## The data
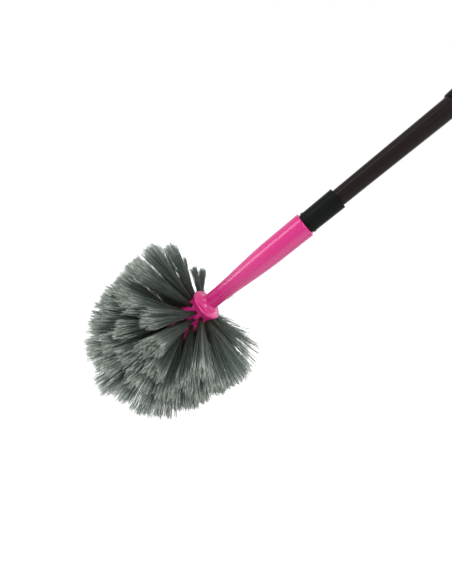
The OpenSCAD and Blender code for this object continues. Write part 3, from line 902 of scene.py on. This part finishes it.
for name, kind, value in (
        ("rooted", "FLOAT_VECTOR", root), ("full_way", "FLOAT_VECTOR", full_way),
        ("bend", "FLOAT_VECTOR", step["bend"]), ("flag", "FLOAT_VECTOR", step["flag"]),
        ("tone", "FLOAT", tone)):
    bristle_points = add_node(
        grow, "GeometryNodeStoreNamedAttribute", {0: bristle_points, 2: name, 3: value},
        data_type=kind, domain="POINT").outputs[0]
print("bristle tree has", len(grow.nodes), "nodes so far")

# %% [markdown]
# A bristle is a straight line of four points laid along its way, and its bend grows with
# the square of the distance, as in a rod pushed at its end. The flag is a shorter line that
# follows the last part of the same path and leaves it sideways. Each line gets a three-sided
# section and its share of the map: U across a thin strip of its own, V from root to tip.

# %% Lines, sections and the map
MAP_STRIP = 0.02
FLAG_WIDTH = 0.6            # share of the bristle's own width
LINE_POINTS, FLAG_POINTS = 4, 3
SECTION_SIDES = 3
stored = {
    name: add_node(grow, "GeometryNodeInputNamedAttribute", {0: name}, data_type=kind).outputs[0]
    for name, kind in (
        ("rooted", "FLOAT_VECTOR"), ("full_way", "FLOAT_VECTOR"), ("bend", "FLOAT_VECTOR"),
        ("flag", "FLOAT_VECTOR"), ("tone", "FLOAT"), ("along", "FLOAT"), ("around", "FLOAT"))}
section = add_node(grow, "GeometryNodeCurvePrimitiveCircle", {0: SECTION_SIDES, 4: 0.5})
round_share = add_node(grow, "GeometryNodeSplineParameter").outputs[0]
section = add_node(
    grow, "GeometryNodeStoreNamedAttribute", {0: section.outputs[0], 2: "around", 3: round_share},
    data_type="FLOAT", domain="POINT").outputs[0]
thinner = add_node(
    grow, "ShaderNodeMapRange", {0: stored["along"], 3: 1.0, 4: size["Width at tip"]}).outputs[0]
full_width = add_node(
    grow, "ShaderNodeMath", {0: thinner, 1: size["Bristle width"]},
    operation="MULTIPLY").outputs[0]
flag_width = add_node(
    grow, "ShaderNodeMath", {0: full_width, 1: FLAG_WIDTH}, operation="MULTIPLY").outputs[0]

grown = []
for is_flag, count, starts, width in (
        (False, LINE_POINTS, 0.0, full_width), (True, FLAG_POINTS, size["Flag starts"], flag_width)):
    line = add_node(grow, "GeometryNodeCurvePrimitiveLine", {1: (0, 0, 0.001)}).outputs[0]
    line = add_node(grow, "GeometryNodeResampleCurve", {0: line, 2: count}).outputs[0]
    lines = add_node(grow, "GeometryNodeInstanceOnPoints", {0: bristle_points, 2: line}).outputs[0]
    lines = add_node(grow, "GeometryNodeRealizeInstances", {0: lines}).outputs[0]
    share = add_node(grow, "GeometryNodeSplineParameter").outputs[0]
    place = add_node(grow, "ShaderNodeMapRange", {0: share, 3: starts, 4: 1.0}).outputs[0]
    lines = add_node(
        grow, "GeometryNodeStoreNamedAttribute", {0: lines, 2: "along", 3: place},
        data_type="FLOAT", domain="POINT").outputs[0]
    squared = add_node(
        grow, "ShaderNodeMath", {0: stored["along"], 1: stored["along"]},
        operation="MULTIPLY").outputs[0]
    shifts = [(stored["full_way"], stored["along"]), (stored["bend"], squared)]
    if is_flag:
        shifts.append((stored["flag"], share))
    path = stored["rooted"]
    for arrow, factor in shifts:
        shift = add_node(grow, "ShaderNodeVectorMath", {0: arrow, 3: factor}, operation="SCALE")
        path = add_node(
            grow, "ShaderNodeVectorMath", {0: path, 1: shift.outputs[0]},
            operation="ADD").outputs[0]
    lines = add_node(grow, "GeometryNodeSetPosition", {0: lines, 2: path}).outputs[0]
    lines = add_node(grow, "GeometryNodeSetCurveRadius", {0: lines, 2: 1.0}).outputs[0]
    solid = add_node(
        grow, "GeometryNodeCurveToMesh", {0: lines, 1: section, 2: width, 3: True})
    grown.append(solid.outputs[0])
both = add_node(grow, "GeometryNodeJoinGeometry", {0: grown[1]})
grow.links.new(grown[0], both.inputs[0])
strip = add_node(
    grow, "ShaderNodeMath", {0: stored["tone"], 1: 1 - MAP_STRIP}, operation="MULTIPLY").outputs[0]
u = add_node(
    grow, "ShaderNodeMath", {0: stored["around"], 1: MAP_STRIP, 2: strip},
    operation="MULTIPLY_ADD").outputs[0]
uv_place = add_node(grow, "ShaderNodeCombineXYZ", {0: u, 1: stored["along"]}).outputs[0]
mapped = add_node(
    grow, "GeometryNodeStoreNamedAttribute", {0: both.outputs[0], 2: BRISTLE_MAP, 3: uv_place},
    data_type="FLOAT2", domain="CORNER").outputs[0]
real = add_node(grow, "GeometryNodeRealizeInstances", {0: mapped}).outputs[0]
dressed = add_node(grow, "GeometryNodeSetMaterial", {0: real, 2: size["Material"]})
add_node(grow, "NodeGroupOutput", {0: dressed.outputs[0]})
print("bristle tree has", len(grow.nodes), "nodes")

# %% [markdown]
# ## Growing the rings
# Each ring becomes its own piece, because each ring is its own node in the CAD. A small
# mesh of one point per tuft carries the layout as attributes, the tree is run on it once,
# and the result is kept as plain mesh.

# %% Grow each ring
FIRST_SEED, SEED_STEP = 100, 7
WORK_NAMES = (
    "rooted", "full_way", "bend", "flag", "tone", "along", "around", "aim", "across", "reach",
    "splay", "number")
identifiers = {
    item.name: item.identifier for item in grow.interface.items_tree
    if item.item_type == "SOCKET" and item.in_out == "INPUT"}


def side_of(aim):
    # Any direction square to the aim
    away = Vector((0, 0, 1)) if abs(aim.z) < 0.9 else Vector((1, 0, 0))
    return aim.cross(away).normalized()


def grow_ring(name, tufts, seed):
    mesh = bpy.data.meshes.new(name + "_points")
    mesh.from_pydata([one["root"] for one in tufts], [], [])
    aims = [one["aim"] for one in tufts]
    for label, values in (("aim", aims), ("across", [side_of(aim) for aim in aims])):
        layer = mesh.attributes.new(label, "FLOAT_VECTOR", "POINT")
        layer.data.foreach_set("vector", [n for value in values for n in value])
    for label, values in (
            ("reach", [one["reach"] for one in tufts]), ("splay", [one["splay"] for one in tufts]),
            ("number", [float(i) for i in range(len(tufts))])):
        mesh.attributes.new(label, "FLOAT", "POINT").data.foreach_set("value", values)
    holder = bpy.data.objects.new(name + "_points", mesh)
    scene.collection.objects.link(holder)
    modifier = holder.modifiers.new("Grow", "NODES")
    modifier.node_group = grow
    modifier[identifiers["Seed"]] = seed
    modifier[identifiers["Material"]] = bristle
    depsgraph = bpy.context.evaluated_depsgraph_get()
    plain = bpy.data.meshes.new_from_object(
        holder.evaluated_get(depsgraph), preserve_all_data_layers=True, depsgraph=depsgraph)
    holder.modifiers.remove(modifier)
    bpy.data.objects.remove(holder)
    plain.name = name
    for label in WORK_NAMES:
        if label in plain.attributes:
            plain.attributes.remove(plain.attributes[label])
    return plain


for i, (node_name, tufts) in enumerate(tuft_rings.items()):
    ring_mesh = grow_ring("bristles_" + node_name, tufts, FIRST_SEED + SEED_STEP * i)
    finish_piece("bristles_" + node_name, ring_mesh, None, "bristles", "brush_head", node_name)

# %% [markdown]
# ## Hidden pieces
# The lock and the anchor wires are inside the pole and the block. Their CAD shapes are
# right, so they stay, and only get the finish of what they are made of.

# %% Finishes of the hidden pieces
hidden_finishes = {
    "split_sleeve": nylon, "lock_cone": black_plastic, "lock_plug": black_plastic,
    "lock_stud": plated_steel, "stud_nut": plated_steel, "tuft_anchors": plated_steel}
for node_name, material in hidden_finishes.items():
    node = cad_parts[node_name]
    if not node.material_slots:
        node.data.materials.append(material)
    for slot in node.material_slots:
        slot.material = material
    print("finish", node_name, material.name)

# %% [markdown]
# ## Floor and light
# The brush hangs from its eyelet above a plain white floor, which lies low enough that the
# pole can draw out to its full length. To the camera and to mirrors the floor and the world
# are white, yet the floor still takes a real soft shadow, because only a part of its
# brightness is added for those rays, and more of it further out, where no shadow falls.
# That added part lights nothing, so the renderer is told not to look for light there.

# %% Floor
DRAWS_OUT = 0.26 + 0.03     # metres: the pole at its longest, and the head pulled off
FLOOR_GAP = 0.01
HALF_FLOOR = 6.0


def sees_white(tree):
    # 1 for the rays that find a white background, and 0 for the light that falls on things
    rays = add_node(tree, "ShaderNodeLightPath").outputs
    seen = rays["Is Camera Ray"]
    for kind in ("Is Glossy Ray", "Is Transmission Ray"):
        seen = add_node(
            tree, "ShaderNodeMath", {0: seen, 1: rays[kind]}, operation="MAXIMUM").outputs[0]
    return seen


floor_z = cad_box[0][2] - DRAWS_OUT - FLOOR_GAP
floor_mesh = bpy.data.meshes.new("studio_floor")
corners = [
    (x * HALF_FLOOR, y * HALF_FLOOR, floor_z) for x, y in ((-1, -1), (1, -1), (1, 1), (-1, 1))]
floor_mesh.from_pydata(corners, [], [(0, 1, 2, 3)])
floor = bpy.data.objects.new("studio_floor", floor_mesh)
scene.collection.objects.link(floor)
paper, tree = new_material("studio_paper_white")
place_on_floor = add_node(tree, "ShaderNodeTexCoord").outputs["Object"]
from_head = add_node(
    tree, "ShaderNodeVectorMath", {0: place_on_floor, 1: (0, 0, floor_z)}, operation="DISTANCE")
away = add_node(
    tree, "ShaderNodeMapRange", {0: from_head.outputs[1], 1: 0.2, 2: 0.9, 3: 0.66, 4: 1.0})
lift = add_node(
    tree, "ShaderNodeMath", {0: sees_white(tree), 1: away.outputs[0]}, operation="MULTIPLY")
matt = add_node(tree, "ShaderNodeBsdfDiffuse", {"Color": linear("#ececec")})
glow = add_node(tree, "ShaderNodeEmission", {"Strength": lift.outputs[0]})
paper_shader = add_node(tree, "ShaderNodeAddShader", {0: matt.outputs[0], 1: glow.outputs[0]})
add_node(tree, "ShaderNodeOutputMaterial", {0: paper_shader.outputs[0]})
floor_mesh.materials.append(paper)
paper.cycles.emission_sampling = "NONE"
print("floor at", round(floor_z, 3))

# %% [markdown]
# A tall narrow lamp stands on the left and leans away from the pole: its reflection is the
# long highlight on the tube and the socket. Its foot is close, because from further off the
# neck would mirror the floor instead. Softer lamps in front, behind, on both sides and above
# fill in, and the world adds a little light from everywhere.

# %% World and lamps
AMBIENT = 0.2
world = bpy.data.worlds.new("studio_world")
world.use_nodes = True
scene.world = world
tree = world.node_tree
tree.nodes.clear()
level = add_node(tree, "ShaderNodeMapRange", {0: sees_white(tree), 3: AMBIENT, 4: 1.0})
sky = add_node(tree, "ShaderNodeBackground", {0: (1, 1, 1, 1), 1: level.outputs[0]})
add_node(tree, "ShaderNodeOutputWorld", {0: sky.outputs[0]})


def soft_lamp(name, place, look_at, across, high, watts):
    lamp = bpy.data.lights.new(name, "AREA")
    lamp.shape = "RECTANGLE"
    lamp.size = across
    lamp.size_y = high
    lamp.energy = watts
    made = bpy.data.objects.new(name, lamp)
    scene.collection.objects.link(made)
    toward = Vector(look_at) - Vector(place)
    turn = toward.to_track_quat("-Z", "Y").to_matrix().to_4x4()
    made.matrix_world = Matrix.Translation(place) @ turn
    print("lamp", name, watts, "W")


head = (0, 0, -0.95)
soft_lamp("strip_lamp", (-0.56, -0.38, -0.76), (0, 0, -0.26), 0.2, 1.1, 3.3)
soft_lamp("side_lamp", (-1.3, -0.5, -0.1), head, 0.8, 0.8, 1)
soft_lamp("front_lamp", (0.1, -1.1, 0.35), head, 0.8, 0.8, 14)
soft_lamp("fill_lamp", (1.2, -0.35, -0.7), head, 1.4, 1.4, 6)
soft_lamp("back_lamp", (0.5, 1.3, -0.1), (0, 0, -0.6), 1.0, 1.0, 5)
soft_lamp("top_lamp", (0.0, 0.2, 1.4), (0, 0, -0.4), 1.2, 1.2, 14)
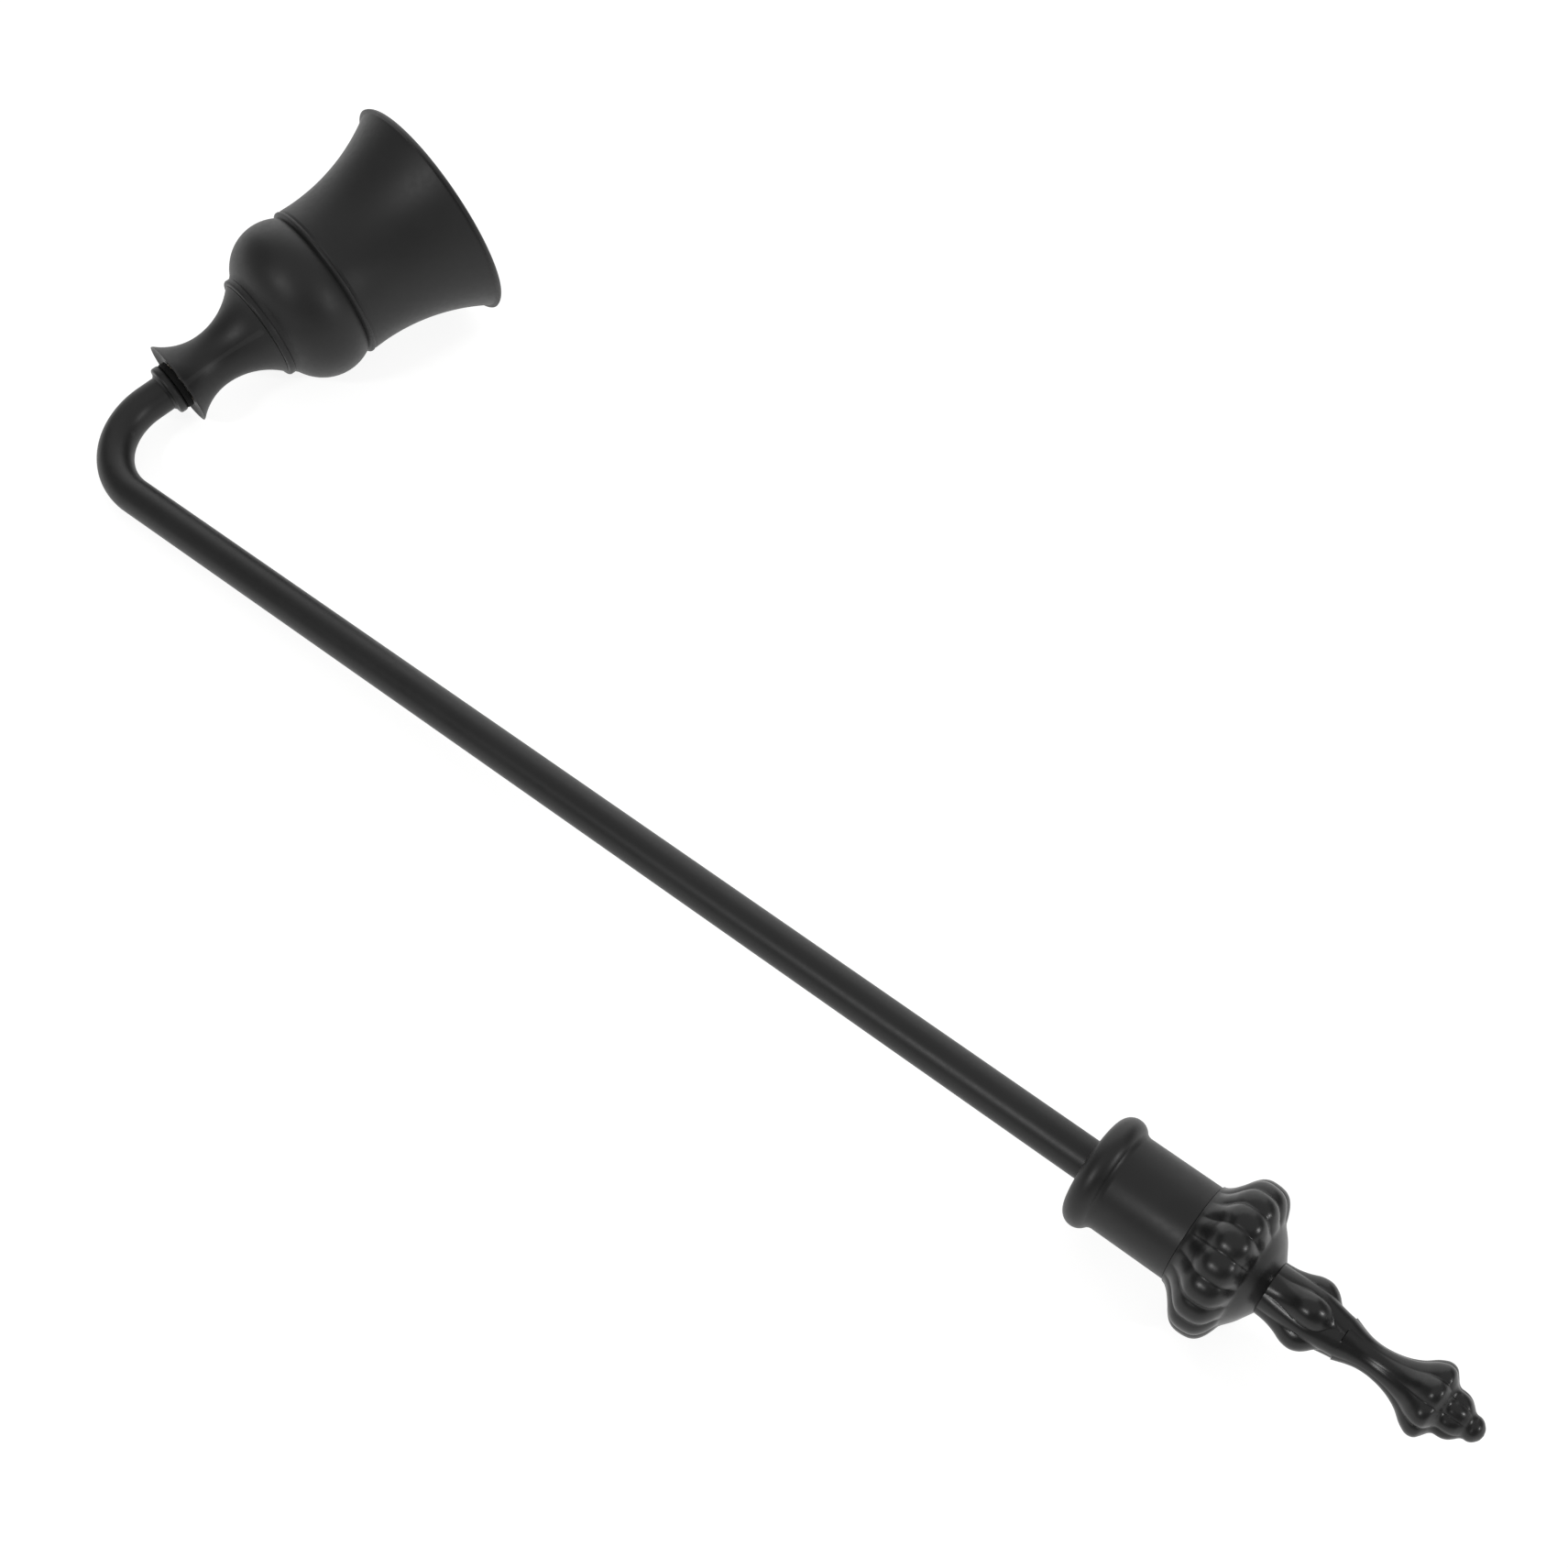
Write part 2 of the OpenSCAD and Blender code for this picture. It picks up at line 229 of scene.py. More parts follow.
@dataclass
class Shape:
    """Vertices and faces gathered for one piece, in leg coordinates in millimetres."""

    vertices: list[Vector] = field(default_factory=list)
    faces: list[list[int]] = field(default_factory=list)

    def rings(self, rings: Sequence[Sequence[Vector]], closed: bool) -> None:
        """Joins rings of equal length into a skin.

        Args:
            rings: The rings in order.
            closed: Whether the last ring joins the first.
        """
        start = len(self.vertices)
        size = len(rings[0])
        for ring in rings:
            self.vertices.extend(ring)
        pairs = len(rings) if closed else len(rings) - 1
        for i in range(pairs):
            a = start + i * size
            b = start + ((i + 1) % len(rings)) * size
            for k in range(size):
                n = (k + 1) % size
                self.faces.append([a + k, a + n, b + n, b + k])

    def turned(self, outline: Sequence[Point], closed: bool, segments: int = 144,
               relief: Optional[Relief] = None) -> "Shape":
        """Adds a body of revolution about z.

        Args:
            outline: Station and radius of each point, mm.
            closed: Whether the outline is a loop, as for a shell or ring.
            segments: Spans round the axis.
            relief: How far the surface is cut in at station, radius and angle, mm.

        Returns:
            This shape.
        """
        count = len(outline)
        rings = []
        for i, (z, r) in enumerate(outline):
            before = outline[i - 1] if closed or i > 0 else outline[i]
            after = outline[(i + 1) % count] if closed or i < count - 1 else outline[i]
            span = math.dist(before, after) or 1.0
            nz = -(after[1] - before[1]) / span
            nr = (after[0] - before[0]) / span
            ring = []
            for k in range(segments):
                phi = math.tau * k / segments
                cut = relief(z, r, phi) if relief else 0.0
                radius = max(r - cut * nr, 0.0)
                ring.append(Vector((radius * math.cos(phi), radius * math.sin(phi), z - cut * nz)))
            rings.append(ring)
        self.rings(rings, closed)
        return self

    def piece(self, name: str, leg: Leg, sharp_degrees: float = 38.0) -> bpy.types.Object:
        """Makes the object, with its vertices in the row frame.

        Each vertex keeps its leg coordinates in the attribute "turned", so that finishes can follow the
        piece's own axis.

        Args:
            name: Object name.
            leg: The leg whose coordinates the shape is in.
            sharp_degrees: Edges sharper than this stay crisp.

        Returns:
            The object, linked to the scene.
        """
        mesh = bpy.data.meshes.new(name)
        mesh.from_pydata([v * MM for v in self.vertices], [], self.faces)
        work = bmesh.new()
        work.from_mesh(mesh)
        bmesh.ops.remove_doubles(work, verts=work.verts, dist=1e-6)
        bmesh.ops.recalc_face_normals(work, faces=work.faces)
        work.to_mesh(mesh)
        work.free()
        turned = mesh.attributes.new("turned", "FLOAT_VECTOR", "POINT")
        for vertex, value in zip(mesh.vertices, turned.data):
            value.vector = vertex.co
        mesh.transform(leg.matrix())
        mesh.shade_smooth()
        mesh.set_sharp_from_angle(angle=math.radians(sharp_degrees))
        obj = bpy.data.objects.new(name, mesh)
        bpy.context.scene.collection.objects.link(obj)
        return obj


# ---------------------------------------------------------------------------------------------------
# Finishes
# ---------------------------------------------------------------------------------------------------


def linear(hex_colour: str) -> tuple[float, float, float, float]:
    """An sRGB hex colour as linear RGBA.

    Args:
        hex_colour: Such as "#1c1c1e".

    Returns:
        Linear red, green, blue and an alpha of 1.
    """
    parts = [int(hex_colour[i:i + 2], 16) / 255 for i in (1, 3, 5)]
    rgb = [c / 12.92 if c <= 0.04045 else ((c + 0.055) / 1.055) ** 2.4 for c in parts]
    return (*rgb, 1.0)


def add_node(tree: bpy.types.NodeTree, kind: str, settings: Optional[dict[str, Any]] = None,
             links: Optional[dict[str, bpy.types.NodeSocket]] = None) -> bpy.types.Node:
    """Adds a node with its settings and links.

    Args:
        tree: The node tree.
        kind: Node type, such as "ShaderNodeBump".
        settings: Value of each input socket or node property, by name.
        links: Socket that feeds each input, by the input's name.

    Returns:
        The new node.
    """
    node = tree.nodes.new(kind)
    for name, value in (settings or {}).items():
        if name in node.inputs:
            node.inputs[name].default_value = value
        else:
            setattr(node, name, value)
    for name, socket in (links or {}).items():
        tree.links.new(socket, node.inputs[name])
    return node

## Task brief
In the listing above, locate the line containing "Write part 2" and the line containing "relief: How far". Extract those two lines and every line between them, exactly as written, and only those.

## Correct result
Write part 2 of the OpenSCAD and Blender code for this picture. It picks up at line 229 of scene.py. More parts follow.
@dataclass
class Shape:
    """Vertices and faces gathered for one piece, in leg coordinates in millimetres."""

    vertices: list[Vector] = field(default_factory=list)
    faces: list[list[int]] = field(default_factory=list)

    def rings(self, rings: Sequence[Sequence[Vector]], closed: bool) -> None:
        """Joins rings of equal length into a skin.

        Args:
            rings: The rings in order.
            closed: Whether the last ring joins the first.
        """
        start = len(self.vertices)
        size = len(rings[0])
        for ring in rings:
            self.vertices.extend(ring)
        pairs = len(rings) if closed else len(rings) - 1
        for i in range(pairs):
            a = start + i * size
            b = start + ((i + 1) % len(rings)) * size
            for k in range(size):
                n = (k + 1) % size
                self.faces.append([a + k, a + n, b + n, b + k])

    def turned(self, outline: Sequence[Point], closed: bool, segments: int = 144,
               relief: Optional[Relief] = None) -> "Shape":
        """Adds a body of revolution about z.

        Args:
            outline: Station and radius of each point, mm.
            closed: Whether the outline is a loop, as for a shell or ring.
            segments: Spans round the axis.
            relief: How far the surface is cut in at station, radius and angle, mm.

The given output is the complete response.